■ **SUPPLIED DATA**:
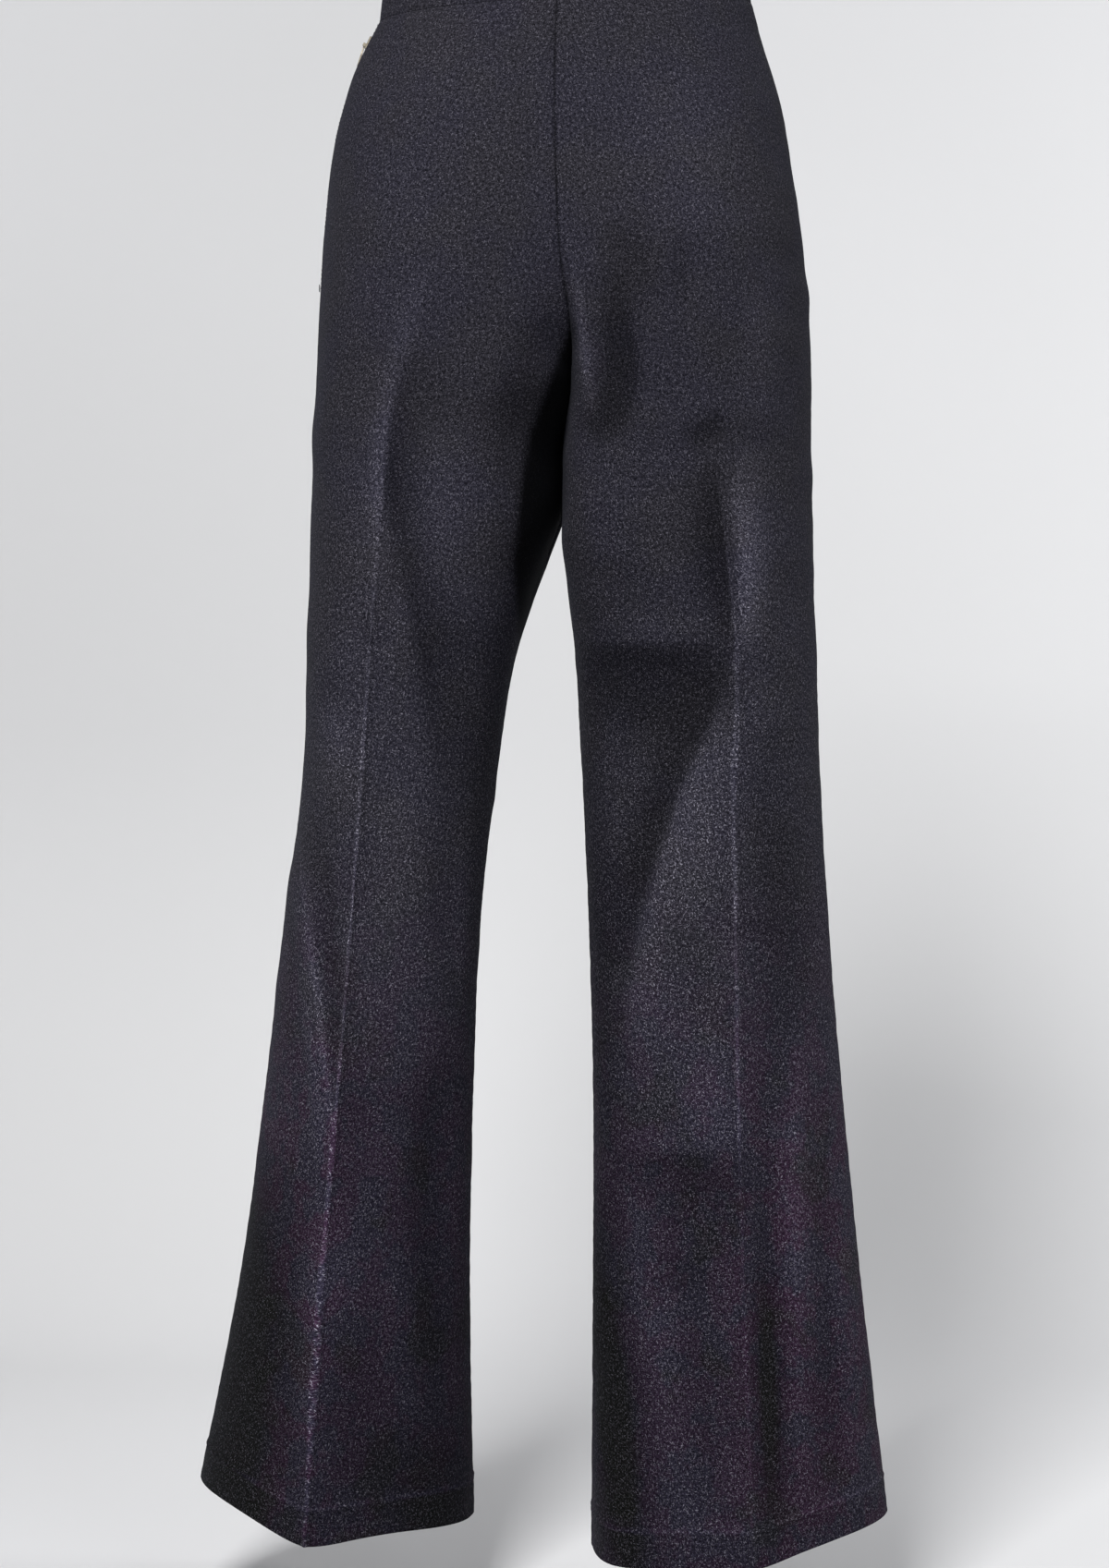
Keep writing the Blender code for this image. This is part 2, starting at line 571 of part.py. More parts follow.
def zip_slider(frame):
    """The slider's body with two lugs and the pin that the pull turns on."""
    foot = SEAM_GAP - PIN_HEIGHT
    top = foot + SLIDER_THICK
    body = box("zip_slider", (foot, -SLIDER_WIDTH / 2, -SLIDER_BELOW_PIN),
               (top, SLIDER_WIDTH / 2, SLIDER_ABOVE_PIN))
    corners = body.modifiers.new("rounded", "BEVEL")
    corners.width = SLIDER_ROUNDING
    corners.segments = 2
    inner = KNUCKLE_WIDTH / 2 + SIDE_PLAY
    for side in (-1, 1):
        ends = sorted((side * inner, side * (inner + LUG_WIDTH)))
        lug = box(f"lug_{side}", (top - LUG_ROOT, ends[0], -LUG_LENGTH / 2),
                  (PIN_RADIUS + LUG_OVER_PIN, ends[1], LUG_LENGTH / 2))
        combine(body, lug, "UNION", frame)
    pin = rod("hinge_pin", PIN_RADIUS, 2 * (inner + LUG_WIDTH / 2))
    combine(body, pin, "UNION", frame)
    return keep(body, zip_metal, frame)


def zip_pull(frame):
    """The pull tab: a tapered plate with a knuckle round the pin, leaning in to the cloth."""
    outline = bpy.data.curves.new("pull_outline", "CURVE")
    outline.dimensions = "2D"
    outline.fill_mode = "BOTH"
    outline.extrude = PULL_THICK / 2
    spline = outline.splines.new("POLY")
    points = pull_outline()
    spline.points.add(len(points) - 1)
    for point, (across, down) in zip(spline.points, points):
        point.co = (across, down, 0, 1)
    spline.use_cyclic_u = True
    flat = bpy.data.objects.new("pull_flat", outline)
    guides.objects.link(flat)
    depsgraph = bpy.context.evaluated_depsgraph_get()
    mesh = bpy.data.meshes.new_from_object(flat.evaluated_get(depsgraph))
    bpy.data.objects.remove(flat)
    bm = bmesh.new()
    bm.from_mesh(mesh)
    bmesh.ops.remove_doubles(bm, verts=bm.verts, dist=MERGE_DISTANCE)
    stand = Matrix(((0, 0, 1, 0), (1, 0, 0, 0), (0, 1, 0, 0), (0, 0, 0, 1)))
    bmesh.ops.transform(bm, matrix=stand, verts=bm.verts)
    bmesh.ops.recalc_face_normals(bm, faces=bm.faces)
    bm.to_mesh(mesh)
    bm.free()
    mesh.name = "zip_pull"
    pull = bpy.data.objects.new("zip_pull", mesh)
    place = frame @ Matrix.Rotation(math.radians(PULL_LEAN), 4, "Y")
    combine(pull, rod("knuckle", KNUCKLE_RADIUS, KNUCKLE_WIDTH), "UNION", place)
    combine(pull, rod("eye", EYE_RADIUS, 3 * KNUCKLE_WIDTH), "DIFFERENCE", place)
    return keep(pull, zip_metal, place)


def pull_outline():
    """The plate's outline from its knuckle down to a round tip: across and up in metres."""
    half_neck, half_tip = KNUCKLE_WIDTH / 2, PULL_WIDTH / 2
    left = [(-half_neck, 0.0), (-half_neck, -PULL_NECK_END), (-half_tip, -PULL_FULL_WIDTH_AT)]
    centre = -PULL_LENGTH + half_tip
    tip = [(half_tip * math.cos(a), centre + half_tip * math.sin(a))
           for a in np.linspace(math.pi, 2 * math.pi, PULL_TIP_STEPS + 1)]
    right = [(-x, y) for x, y in reversed(left)]
    return left + tip + right


def lap_button(frame):
    """A turned button with its sewing holes, on the outside of the lap."""
    bm = bmesh.new()
    profile = (
        (0.0, BUTTON_THICK - BUTTON_DISH),
        (BUTTON_RADIUS - 2 * BUTTON_RIM, BUTTON_THICK - BUTTON_DISH),
        (BUTTON_RADIUS - BUTTON_RIM, BUTTON_THICK),
        (BUTTON_RADIUS - BUTTON_RIM / 3, BUTTON_THICK - BUTTON_EDGE_DROP),
        (BUTTON_RADIUS, BUTTON_THICK / 2),
        (BUTTON_RADIUS - BUTTON_RIM / 2, BUTTON_FOOT_RISE),
        (BUTTON_RADIUS - 2 * BUTTON_RIM, 0.0),
        (0.0, 0.0),
    )
    verts = [bm.verts.new((radius, 0, height)) for radius, height in profile]
    for first, second in zip(verts, verts[1:]):
        bm.edges.new((first, second))
    button = bm_object("waist_button", bm)
    turned = button.modifiers.new("turned", "SCREW")
    turned.steps = BUTTON_STEPS
    turned.render_steps = BUTTON_STEPS
    turned.use_merge_vertices = True
    turned.merge_threshold = MERGE_DISTANCE
    for k in range(BUTTON_HOLES):
        angle = 2 * math.pi * (k + 0.5) / BUTTON_HOLES
        hole = rod(f"button_hole_{k}", BUTTON_HOLE_RADIUS, 4 * BUTTON_THICK, BUTTON_HOLE_SIDES, "Z")
        shift = Matrix.Translation((BUTTON_HOLE_SPREAD * math.cos(angle),
                                    BUTTON_HOLE_SPREAD * math.sin(angle), 0))
        combine(button, hole, "DIFFERENCE", frame @ shift)
    return keep(button, horn, frame)


def material(name, look):
    colour, roughness, metallic = look
    made = bpy.data.materials.new(name)
    made.use_nodes = True
    shader = made.node_tree.nodes["Principled BSDF"]
    shader.inputs["Base Color"].default_value = colour
    shader.inputs["Roughness"].default_value = roughness
    shader.inputs["Metallic"].default_value = metallic
    made.diffuse_color = colour
    return made


for old in list(bpy.data.objects):
    bpy.data.objects.remove(old)
garment = bpy.data.collections.new("wool_trousers")
guides = bpy.data.collections.new("cutters")
bpy.context.scene.collection.children.link(garment)
bpy.context.scene.collection.children.link(guides)
guides.hide_render = True

wool = material("wool", WOOL)
horn = material("horn", HORN)
zip_metal = material("zip_metal", ZIP_METAL)

surfaces = {"left": leg_surface(LEFT_LEG, -1), "right": leg_surface(RIGHT_LEG, 1)}
for side, out in (("left", -1), ("right", 1)):
    normals = joined_normals(surfaces[side], out)
    for half, facing in (("back", -1), ("front", 1)):
        panel = panel_mesh(f"{half}_{side}", surfaces[side][half], normals[half], out, facing)
        panel.data.materials.append(wool)

path, outward, sink = band_run(surfaces)
waistband(path, outward, sink).data.materials.append(wool)
lap_button(button_frame(path, outward))

pin_frame = seam_frame(surfaces["left"]["back"][:, -1], PIN_FROM_WAIST)
pin_frame = pin_frame @ Matrix.Translation((PIN_HEIGHT, 0, 0))
zip_slider(pin_frame)
zip_pull(pin_frame)
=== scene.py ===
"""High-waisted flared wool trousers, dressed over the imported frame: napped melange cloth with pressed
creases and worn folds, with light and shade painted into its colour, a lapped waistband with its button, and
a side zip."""

import math

import bmesh
import bpy
import numpy as np
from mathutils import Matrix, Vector


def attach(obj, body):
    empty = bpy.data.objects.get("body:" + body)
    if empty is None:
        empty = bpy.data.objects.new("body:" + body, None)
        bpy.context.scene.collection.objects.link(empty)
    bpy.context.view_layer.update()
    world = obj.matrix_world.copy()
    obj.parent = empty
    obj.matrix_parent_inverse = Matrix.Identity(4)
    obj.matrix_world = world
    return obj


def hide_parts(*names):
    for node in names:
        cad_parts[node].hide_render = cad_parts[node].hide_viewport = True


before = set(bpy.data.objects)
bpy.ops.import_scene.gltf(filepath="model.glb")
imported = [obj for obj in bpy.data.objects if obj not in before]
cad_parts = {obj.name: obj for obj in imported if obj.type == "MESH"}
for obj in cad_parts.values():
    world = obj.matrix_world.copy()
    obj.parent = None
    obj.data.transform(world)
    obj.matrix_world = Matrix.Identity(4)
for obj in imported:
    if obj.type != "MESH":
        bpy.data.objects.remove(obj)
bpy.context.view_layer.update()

MM = 0.001

# Cloth, in mm like all lengths down to the camera's
WALL = 1.5
HEM_WALL = 3.0
HEM_DEPTH = 25.0
HEM_ROLL_STEPS = 5
ARC_STEPS = 46
EDGE_CROWDING = 0.62
ROW_PITCH = 3.8
FINE_ROW_PITCH = 1.5
FINE_HEM = 36.0
CREASE_DIP_SHARE = 0.16
EASE_ROUNDS = 60
EASE_ROWS = 11.0
SEAM_CALM = 16.0
CREASE_TOP = -300.0
CREASE_FULL = -430.0
SEAM_HALF_GAP = 0.05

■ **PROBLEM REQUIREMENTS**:
Write out exactly the lines from the start of the material through the line with "return keep(body, zip_metal, frame)". No other output is expected.

■ **EXERCISE SOLUTION**:
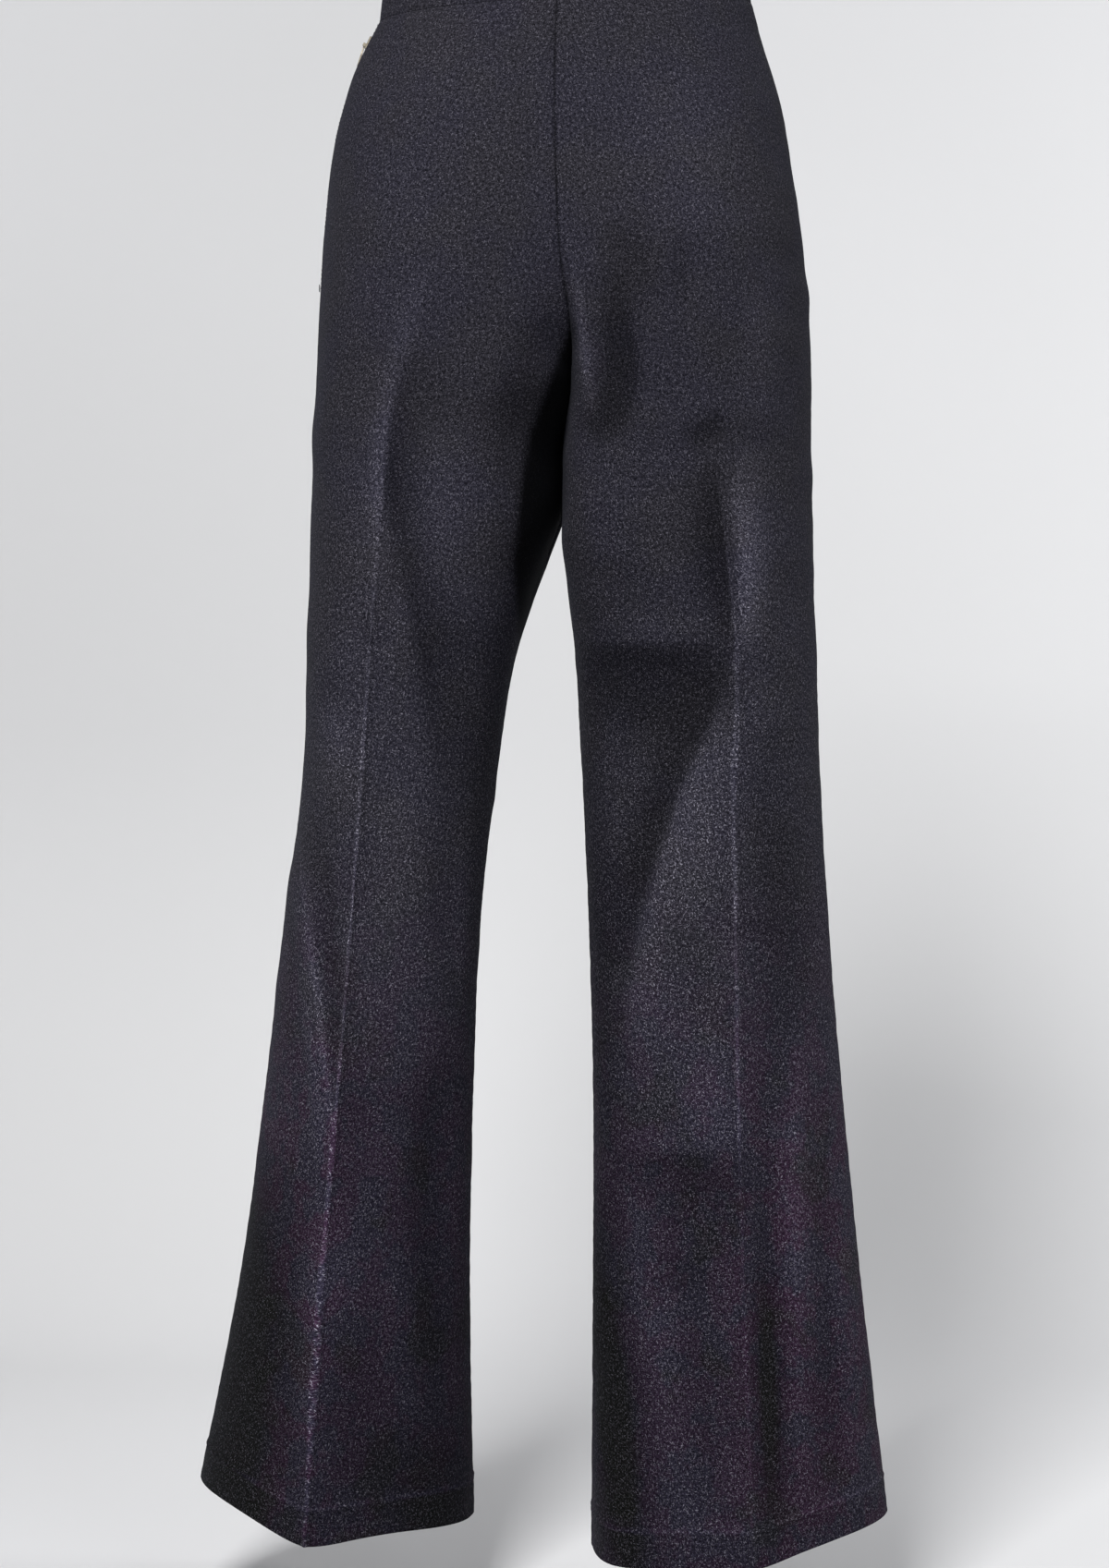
Keep writing the Blender code for this image. This is part 2, starting at line 571 of part.py. More parts follow.
def zip_slider(frame):
    """The slider's body with two lugs and the pin that the pull turns on."""
    foot = SEAM_GAP - PIN_HEIGHT
    top = foot + SLIDER_THICK
    body = box("zip_slider", (foot, -SLIDER_WIDTH / 2, -SLIDER_BELOW_PIN),
               (top, SLIDER_WIDTH / 2, SLIDER_ABOVE_PIN))
    corners = body.modifiers.new("rounded", "BEVEL")
    corners.width = SLIDER_ROUNDING
    corners.segments = 2
    inner = KNUCKLE_WIDTH / 2 + SIDE_PLAY
    for side in (-1, 1):
        ends = sorted((side * inner, side * (inner + LUG_WIDTH)))
        lug = box(f"lug_{side}", (top - LUG_ROOT, ends[0], -LUG_LENGTH / 2),
                  (PIN_RADIUS + LUG_OVER_PIN, ends[1], LUG_LENGTH / 2))
        combine(body, lug, "UNION", frame)
    pin = rod("hinge_pin", PIN_RADIUS, 2 * (inner + LUG_WIDTH / 2))
    combine(body, pin, "UNION", frame)
    return keep(body, zip_metal, frame)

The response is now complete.